WHAT YOU WILL DO
Within the material below, transcribe exactly the lines from the one holding "bpy.data.objects.remove(obj)" through the one holding "bpy.context.scene.collection.objects.link(rigid_bodies[body])", keeping both ends and skipping the rest.

SOURCE MATERIAL
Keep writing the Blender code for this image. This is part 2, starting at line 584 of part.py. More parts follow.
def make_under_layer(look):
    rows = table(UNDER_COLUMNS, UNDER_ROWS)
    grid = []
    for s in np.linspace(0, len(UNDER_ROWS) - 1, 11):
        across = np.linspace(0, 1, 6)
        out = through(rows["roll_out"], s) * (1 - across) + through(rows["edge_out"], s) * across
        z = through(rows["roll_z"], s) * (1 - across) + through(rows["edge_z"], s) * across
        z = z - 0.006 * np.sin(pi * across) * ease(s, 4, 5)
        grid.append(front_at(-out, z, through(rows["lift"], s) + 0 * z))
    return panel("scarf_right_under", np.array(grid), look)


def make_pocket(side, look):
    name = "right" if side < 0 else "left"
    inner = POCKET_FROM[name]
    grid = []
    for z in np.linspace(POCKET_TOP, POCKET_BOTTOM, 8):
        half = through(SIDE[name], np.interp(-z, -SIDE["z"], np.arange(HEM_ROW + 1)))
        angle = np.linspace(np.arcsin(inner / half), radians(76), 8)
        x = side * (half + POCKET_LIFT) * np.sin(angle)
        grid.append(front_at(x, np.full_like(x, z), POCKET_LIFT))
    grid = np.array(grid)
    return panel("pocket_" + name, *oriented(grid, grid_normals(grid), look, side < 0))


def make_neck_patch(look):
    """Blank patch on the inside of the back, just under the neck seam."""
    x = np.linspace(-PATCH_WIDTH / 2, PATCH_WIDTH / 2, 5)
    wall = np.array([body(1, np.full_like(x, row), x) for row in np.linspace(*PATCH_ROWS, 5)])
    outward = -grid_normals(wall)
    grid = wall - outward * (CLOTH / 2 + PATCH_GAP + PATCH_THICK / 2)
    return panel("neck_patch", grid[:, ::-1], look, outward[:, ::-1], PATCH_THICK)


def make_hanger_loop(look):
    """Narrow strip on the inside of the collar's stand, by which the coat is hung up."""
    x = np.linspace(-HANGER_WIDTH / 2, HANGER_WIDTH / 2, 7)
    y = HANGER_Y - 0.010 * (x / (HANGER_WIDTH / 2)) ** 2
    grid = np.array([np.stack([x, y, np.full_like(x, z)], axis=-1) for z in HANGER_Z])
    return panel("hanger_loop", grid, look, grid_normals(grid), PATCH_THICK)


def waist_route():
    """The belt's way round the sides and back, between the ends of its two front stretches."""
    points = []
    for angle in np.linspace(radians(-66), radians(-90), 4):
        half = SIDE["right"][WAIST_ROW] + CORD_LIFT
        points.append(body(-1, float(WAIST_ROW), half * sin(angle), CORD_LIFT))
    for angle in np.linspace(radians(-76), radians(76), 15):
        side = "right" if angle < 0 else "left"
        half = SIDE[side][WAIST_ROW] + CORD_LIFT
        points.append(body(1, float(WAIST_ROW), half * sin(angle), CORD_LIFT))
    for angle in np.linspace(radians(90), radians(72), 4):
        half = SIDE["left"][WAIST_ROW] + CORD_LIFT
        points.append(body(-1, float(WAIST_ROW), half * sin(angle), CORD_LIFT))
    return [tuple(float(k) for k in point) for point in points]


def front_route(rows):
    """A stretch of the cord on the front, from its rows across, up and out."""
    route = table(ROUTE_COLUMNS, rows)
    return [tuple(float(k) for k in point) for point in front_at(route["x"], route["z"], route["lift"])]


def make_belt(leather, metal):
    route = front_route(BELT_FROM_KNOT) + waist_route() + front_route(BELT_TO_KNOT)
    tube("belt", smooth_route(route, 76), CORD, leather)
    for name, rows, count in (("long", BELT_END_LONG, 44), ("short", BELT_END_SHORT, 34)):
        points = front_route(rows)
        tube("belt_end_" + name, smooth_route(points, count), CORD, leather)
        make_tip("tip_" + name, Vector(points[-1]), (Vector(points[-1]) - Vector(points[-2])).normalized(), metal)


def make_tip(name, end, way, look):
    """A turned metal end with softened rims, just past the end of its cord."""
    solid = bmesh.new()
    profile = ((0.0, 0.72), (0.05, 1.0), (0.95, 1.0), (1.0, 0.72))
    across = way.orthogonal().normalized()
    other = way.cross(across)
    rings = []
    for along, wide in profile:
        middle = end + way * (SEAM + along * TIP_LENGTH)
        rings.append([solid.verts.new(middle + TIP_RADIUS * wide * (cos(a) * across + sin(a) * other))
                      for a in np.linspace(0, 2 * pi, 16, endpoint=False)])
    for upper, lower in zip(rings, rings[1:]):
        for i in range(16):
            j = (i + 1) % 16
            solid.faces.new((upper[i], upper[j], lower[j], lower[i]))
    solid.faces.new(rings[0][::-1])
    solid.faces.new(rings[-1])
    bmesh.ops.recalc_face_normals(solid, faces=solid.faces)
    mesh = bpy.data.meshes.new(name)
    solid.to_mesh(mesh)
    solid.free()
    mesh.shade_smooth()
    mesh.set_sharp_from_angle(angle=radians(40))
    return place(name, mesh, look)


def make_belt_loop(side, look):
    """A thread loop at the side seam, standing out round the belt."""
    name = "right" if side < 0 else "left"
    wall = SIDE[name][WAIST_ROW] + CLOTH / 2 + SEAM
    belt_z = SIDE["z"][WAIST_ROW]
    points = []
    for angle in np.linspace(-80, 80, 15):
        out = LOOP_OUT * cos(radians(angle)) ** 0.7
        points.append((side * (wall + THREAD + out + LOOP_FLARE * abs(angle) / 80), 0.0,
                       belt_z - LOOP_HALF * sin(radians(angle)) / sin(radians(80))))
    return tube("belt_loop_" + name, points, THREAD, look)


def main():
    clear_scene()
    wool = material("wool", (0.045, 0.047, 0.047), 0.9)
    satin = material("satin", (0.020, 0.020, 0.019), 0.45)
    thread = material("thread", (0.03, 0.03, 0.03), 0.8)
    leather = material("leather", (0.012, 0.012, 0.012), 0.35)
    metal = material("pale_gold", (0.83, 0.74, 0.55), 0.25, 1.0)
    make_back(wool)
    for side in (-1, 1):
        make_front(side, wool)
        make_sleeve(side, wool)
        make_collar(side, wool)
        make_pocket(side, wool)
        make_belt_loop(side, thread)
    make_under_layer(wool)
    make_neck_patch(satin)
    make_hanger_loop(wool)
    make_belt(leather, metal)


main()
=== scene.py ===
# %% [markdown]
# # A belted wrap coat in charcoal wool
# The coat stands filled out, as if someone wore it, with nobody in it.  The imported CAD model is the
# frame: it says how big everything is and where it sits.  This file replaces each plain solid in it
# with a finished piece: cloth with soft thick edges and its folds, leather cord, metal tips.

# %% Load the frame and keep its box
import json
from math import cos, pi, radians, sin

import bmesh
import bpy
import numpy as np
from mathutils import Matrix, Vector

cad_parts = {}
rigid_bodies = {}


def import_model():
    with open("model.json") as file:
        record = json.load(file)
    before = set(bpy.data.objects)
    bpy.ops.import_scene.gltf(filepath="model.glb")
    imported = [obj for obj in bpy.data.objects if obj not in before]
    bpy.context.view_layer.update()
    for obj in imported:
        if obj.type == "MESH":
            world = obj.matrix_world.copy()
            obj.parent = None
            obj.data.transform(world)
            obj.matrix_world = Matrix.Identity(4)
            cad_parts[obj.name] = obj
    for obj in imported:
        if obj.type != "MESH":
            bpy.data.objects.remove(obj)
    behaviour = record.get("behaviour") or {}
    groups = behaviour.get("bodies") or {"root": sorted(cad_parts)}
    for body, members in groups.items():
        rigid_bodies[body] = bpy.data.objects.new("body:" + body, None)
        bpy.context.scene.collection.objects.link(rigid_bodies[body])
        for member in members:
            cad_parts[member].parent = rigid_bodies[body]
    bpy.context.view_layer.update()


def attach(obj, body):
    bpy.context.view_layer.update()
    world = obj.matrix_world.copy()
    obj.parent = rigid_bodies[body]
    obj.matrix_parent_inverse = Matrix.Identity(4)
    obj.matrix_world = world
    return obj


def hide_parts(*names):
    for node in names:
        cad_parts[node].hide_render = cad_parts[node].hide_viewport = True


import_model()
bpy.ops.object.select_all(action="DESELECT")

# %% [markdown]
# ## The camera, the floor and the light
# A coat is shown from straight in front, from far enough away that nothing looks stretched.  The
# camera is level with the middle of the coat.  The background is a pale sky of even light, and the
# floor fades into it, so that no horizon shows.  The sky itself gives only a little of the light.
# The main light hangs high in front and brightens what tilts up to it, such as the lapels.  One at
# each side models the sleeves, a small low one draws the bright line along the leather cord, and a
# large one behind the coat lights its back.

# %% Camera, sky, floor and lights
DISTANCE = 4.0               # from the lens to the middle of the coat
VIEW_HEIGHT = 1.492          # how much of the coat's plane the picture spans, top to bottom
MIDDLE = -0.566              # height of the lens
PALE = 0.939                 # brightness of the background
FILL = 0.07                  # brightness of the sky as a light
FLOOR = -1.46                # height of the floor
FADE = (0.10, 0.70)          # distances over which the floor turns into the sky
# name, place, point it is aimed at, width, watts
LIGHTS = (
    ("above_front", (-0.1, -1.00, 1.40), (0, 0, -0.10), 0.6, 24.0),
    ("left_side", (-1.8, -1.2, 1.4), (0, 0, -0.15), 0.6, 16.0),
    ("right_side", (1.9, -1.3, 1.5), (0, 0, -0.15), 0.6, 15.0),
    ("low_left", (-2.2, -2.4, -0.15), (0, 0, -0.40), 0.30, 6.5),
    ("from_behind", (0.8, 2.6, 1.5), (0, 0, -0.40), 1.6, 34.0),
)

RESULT
            bpy.data.objects.remove(obj)
    behaviour = record.get("behaviour") or {}
    groups = behaviour.get("bodies") or {"root": sorted(cad_parts)}
    for body, members in groups.items():
        rigid_bodies[body] = bpy.data.objects.new("body:" + body, None)
        bpy.context.scene.collection.objects.link(rigid_bodies[body])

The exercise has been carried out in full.